Why can paragraph detection help improve the user experience?

Text is one of the major points of attention for the reader and user of software applications. It is of primary importance to pay attention to its readability when analyzing the UI-UX of an interface. The font and the text color are of interest for accessibility aspects and quite well-known in the web community but there also exist specifications to ease the text paragraph readability on a screen.

The first part of this blog focuses on this aspect:

  • Recall the reasons for having a good accessibility on textual paragraphs.
  • Present the guidelines based on the norm ISO 9241-300.

The second part of this blog addresses the issue of evaluating the accessibility standards of a textual paragraph. We speak about:

  • the importance of using a screen shot instead of the html/css structure
  • the history of text detection techniques on images, 
  • the explanation of techniques coming from computer vision for automatic paragraph detection…

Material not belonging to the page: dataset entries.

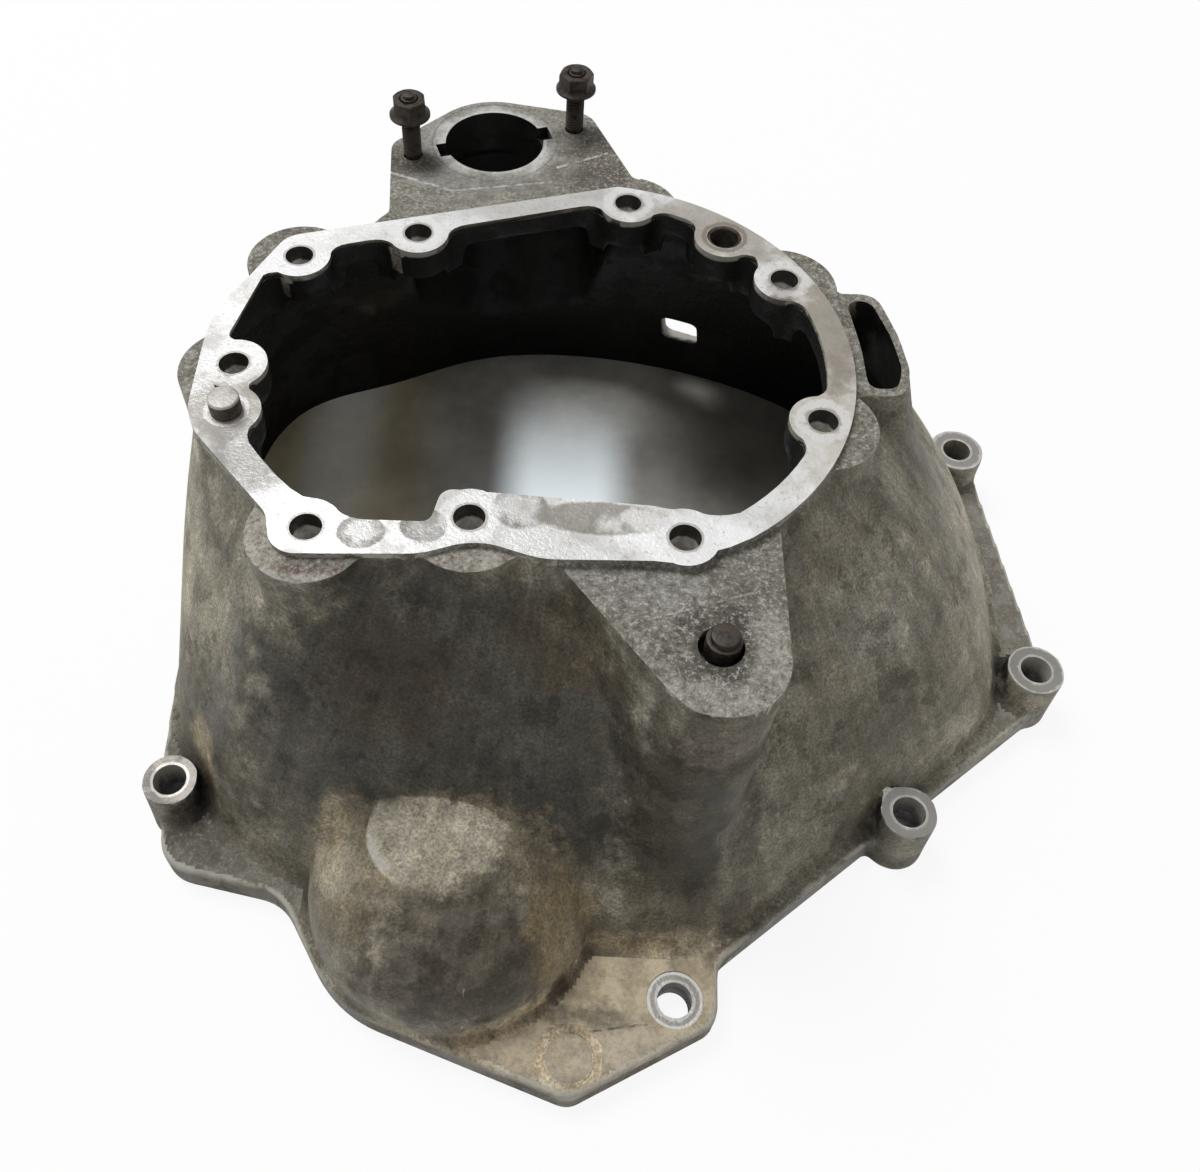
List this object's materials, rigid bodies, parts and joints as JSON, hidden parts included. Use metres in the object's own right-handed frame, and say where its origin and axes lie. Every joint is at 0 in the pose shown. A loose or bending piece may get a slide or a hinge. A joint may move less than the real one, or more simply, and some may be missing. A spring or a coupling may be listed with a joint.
{
  "type": "transmission bell housing",
  "caption": "Cast bell-shaped clutch housing with a machined gearbox face, lugged engine flange, starter dome, release cylinder pad with studs, and fork pivot pad.",
  "frame": {"origin": "point on the input shaft's axis at the engine face", "axes": "+Z along the input shaft from the engine to the gearbox face, +Y towards the release cylinder's pad, +X towards the vent slot"},
  "size_m": [0.3892, 0.4199, 0.171],
  "materials": {
    "cast": "rough cast, oily and stained, with bright machined faces",
    "steel": "dark brown rust and old oil",
    "pin_steel": "worn steel with brown stains"
  },
  "bodies": {
    "root": {"bell_housing": "cast", "clutch_stud_left": "steel", "clutch_nut_left": "steel", "clutch_stud_right": "steel", "clutch_nut_right": "steel", "locating_pin": "pin_steel", "dowel_sleeve": "steel", "fork_pivot": "steel"}
  },
  "joints": []
}
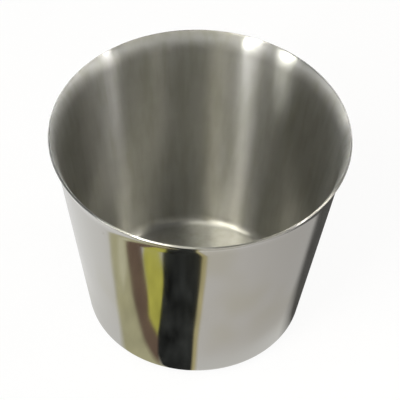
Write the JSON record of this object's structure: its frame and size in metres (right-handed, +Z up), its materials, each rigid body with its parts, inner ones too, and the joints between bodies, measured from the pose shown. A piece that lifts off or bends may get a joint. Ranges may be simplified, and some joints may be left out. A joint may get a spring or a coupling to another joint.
{
  "type": "deep drawn metal cup",
  "caption": "Tapered drawn sheet metal cup with a soft flared lip, a straight tapered wall and a flat foot; polished outside, satin inside.",
  "frame": {"origin": "middle of the foot, on the surface that the cup stands on", "axes": "+Z up along the cup's axis, towards the open lip; X and Y are any two level directions"},
  "size_m": [0.08, 0.08, 0.0635],
  "materials": {
    "steel": "mirror polished outside, satin inside with fine polishing lines round the axis"
  },
  "bodies": {
    "root": {"cup": "steel"}
  },
  "joints": []
}
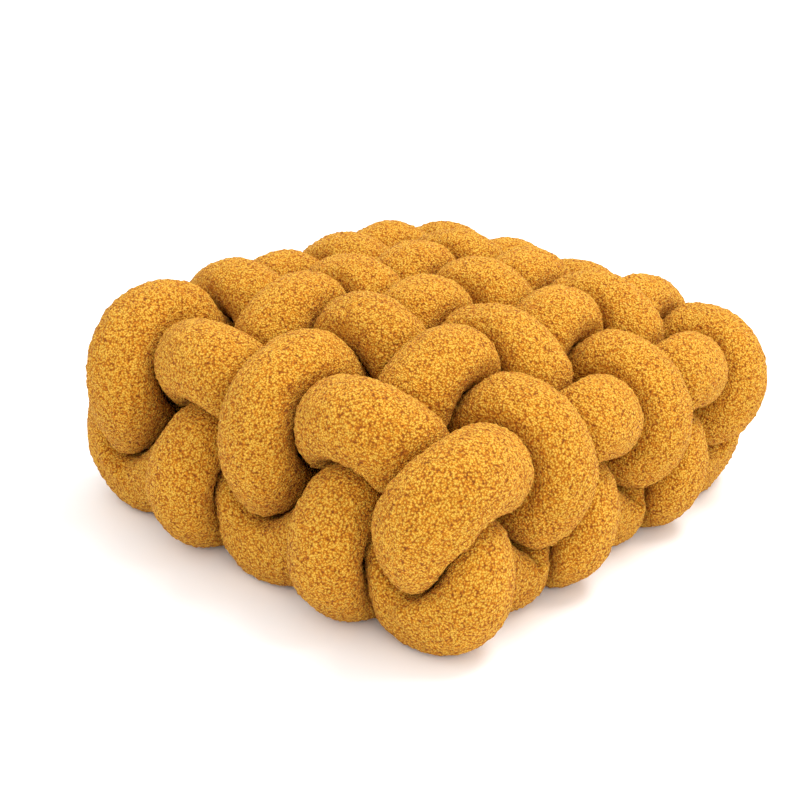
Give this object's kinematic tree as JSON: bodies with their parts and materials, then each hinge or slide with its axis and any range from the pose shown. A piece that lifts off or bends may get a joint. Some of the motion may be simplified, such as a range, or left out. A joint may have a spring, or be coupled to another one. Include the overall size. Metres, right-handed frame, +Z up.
{
  "type": "woven floor cushion",
  "caption": "Square floor cushion woven from fat stuffed tubes of mustard teddy bouclé, each tube closed into a ring that passes over and under the others.",
  "frame": {"origin": "middle of the cushion's base, on the surface that it rests on", "axes": "+Z up out of the cushion's top face; +Y along the long tubes; +X along the cross tubes"},
  "size_m": [0.4762, 0.5174, 0.2209],
  "materials": {
    "mustard_boucle": "mustard teddy bouclé, a matt cloth of tight curls about 4 mm across"
  },
  "bodies": {
    "root": {"long_tube_1": "mustard_boucle", "long_tube_2": "mustard_boucle", "long_tube_3": "mustard_boucle", "long_tube_4": "mustard_boucle", "long_tube_5": "mustard_boucle", "cross_tube_1": "mustard_boucle", "cross_tube_2": "mustard_boucle", "cross_tube_3": "mustard_boucle", "cross_tube_4": "mustard_boucle", "cross_tube_5": "mustard_boucle", "cross_tube_6": "mustard_boucle"}
  },
  "joints": []
}
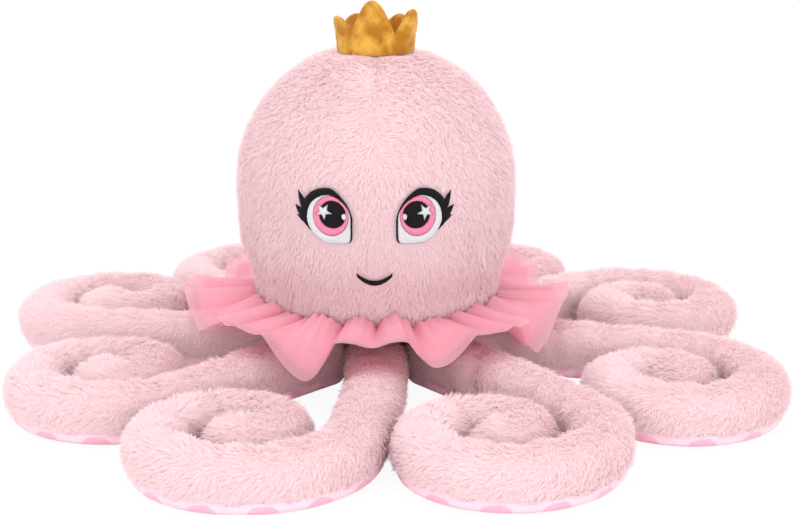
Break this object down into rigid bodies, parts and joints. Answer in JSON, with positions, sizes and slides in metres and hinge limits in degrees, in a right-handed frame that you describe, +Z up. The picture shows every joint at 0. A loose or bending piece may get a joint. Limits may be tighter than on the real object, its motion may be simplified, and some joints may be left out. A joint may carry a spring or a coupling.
{
  "type": "plush octopus",
  "caption": "Stuffed octopus with a round embroidered face, a gathered tulle ruffle, a soft crown and curled arms that lift at their root seams.",
  "frame": {"origin": "middle of the flat underside, on the ground", "axes": "+Z up through the crown, -Y the way the face looks, +X to the right as the picture shows it"},
  "size_m": [0.6136, 0.5999, 0.3011],
  "materials": {
    "pink_plush": "long soft pile",
    "rose_tulle": "fine open net",
    "pink_satin": "printed satin with round spots",
    "filling": "loose polyester fibre",
    "gold_velour": "short velour pile",
    "gold_lining": "short velour pile",
    "black_thread": "machine embroidery",
    "rose_thread": "machine embroidery",
    "white_thread": "machine embroidery"
  },
  "bodies": {
    "head": {"face_panel": "pink_plush", "right_side_panel": "pink_plush", "back_panel": "pink_plush", "left_side_panel": "pink_plush", "head_filling": "filling", "base_panel": "pink_satin", "ruffle_tape": "rose_tulle", "ruffle_upper_layer": "rose_tulle", "ruffle_under_layer": "rose_tulle", "crown_velour": "gold_velour", "crown_lining": "gold_lining", "right_eye_lashes": "black_thread", "right_eye_white": "white_thread", "right_eye_iris": "rose_thread", "right_eye_pupil": "black_thread", "right_eye_star": "white_thread", "right_eye_glint": "white_thread", "left_eye_lashes": "black_thread", "left_eye_white": "white_thread", "left_eye_iris": "rose_thread", "left_eye_pupil": "black_thread", "left_eye_star": "white_thread", "left_eye_glint": "white_thread", "mouth": "black_thread"},
    "arm_1": {"arm_1_plush": "pink_plush", "arm_1_sole": "pink_satin", "arm_1_filling": "filling"},
    "arm_2": {"arm_2_plush": "pink_plush", "arm_2_sole": "pink_satin", "arm_2_filling": "filling"},
    "arm_3": {"arm_3_plush": "pink_plush", "arm_3_sole": "pink_satin", "arm_3_filling": "filling"},
    "arm_4": {"arm_4_plush": "pink_plush", "arm_4_sole": "pink_satin", "arm_4_filling": "filling"},
    "arm_5": {"arm_5_plush": "pink_plush", "arm_5_sole": "pink_satin", "arm_5_filling": "filling"},
    "arm_6": {"arm_6_plush": "pink_plush", "arm_6_sole": "pink_satin", "arm_6_filling": "filling"},
    "arm_7": {"arm_7_plush": "pink_plush", "arm_7_sole": "pink_satin", "arm_7_filling": "filling"},
    "arm_8": {"arm_8_plush": "pink_plush", "arm_8_sole": "pink_satin", "arm_8_filling": "filling"}
  },
  "joints": [
    {"name": "arm_1_lift", "type": "hinge", "parent": "head", "child": "arm_1", "pos_m": [0, -0.062, 0.021], "axis": [-1, 0, 0], "range_deg": [-20, 14]},
    {"name": "arm_2_lift", "type": "hinge", "parent": "head", "child": "arm_2", "pos_m": [0.04384, -0.04384, 0.021], "axis": [-0.7071, -0.7071, 0], "range_deg": [-20, 14]},
    {"name": "arm_3_lift", "type": "hinge", "parent": "head", "child": "arm_3", "pos_m": [0.062, 0, 0.021], "axis": [0, -1, 0], "range_deg": [-20, 14]},
    {"name": "arm_4_lift", "type": "hinge", "parent": "head", "child": "arm_4", "pos_m": [0.04384, 0.04384, 0.021], "axis": [0.7071, -0.7071, 0], "range_deg": [-20, 14]},
    {"name": "arm_5_lift", "type": "hinge", "parent": "head", "child": "arm_5", "pos_m": [0, 0.062, 0.021], "axis": [1, 0, 0], "range_deg": [-20, 14]},
    {"name": "arm_6_lift", "type": "hinge", "parent": "head", "child": "arm_6", "pos_m": [-0.04384, 0.04384, 0.021], "axis": [0.7071, 0.7071, 0], "range_deg": [-20, 14]},
    {"name": "arm_7_lift", "type": "hinge", "parent": "head", "child": "arm_7", "pos_m": [-0.062, 0, 0.021], "axis": [0, 1, 0], "range_deg": [-20, 14]},
    {"name": "arm_8_lift", "type": "hinge", "parent": "head", "child": "arm_8", "pos_m": [-0.04384, -0.04384, 0.021], "axis": [-0.7071, 0.7071, 0], "range_deg": [-20, 14]}
  ]
}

The readability of a text has two aspects. The first aspect, related to visual perception, is linked to the ability to distinguish the shapes that characterize the letters and their combinations in words, sentences and paragraphs. The second aspect is related to the simplicity of understanding its content. The first will either help or hinder the second: a difficulty in distinguishing characters and words will make it difficult for the reader to understand the meaning of what he/she is reading. 

The good news is that each of these two aspects is the subject of studies and standards describing rules and good practices which, when respected, contribute to greater ease of reading (1st aspect) and better understanding (2nd aspect). 

In particular, ease of reading is governed by ISO standards, which promote the readability and accessibility of a software interface and its visual comfort [ref]. 

These factors of good readability can be partly analyzed in an automatic way and revealed to the interface designers. 

Text paragraph and accessibility guidelines

The font plays an important role in the design of the human-computer interface. Several good practices are to be taken into account when textual data is used as information support (newspapers, articles, information etc.). 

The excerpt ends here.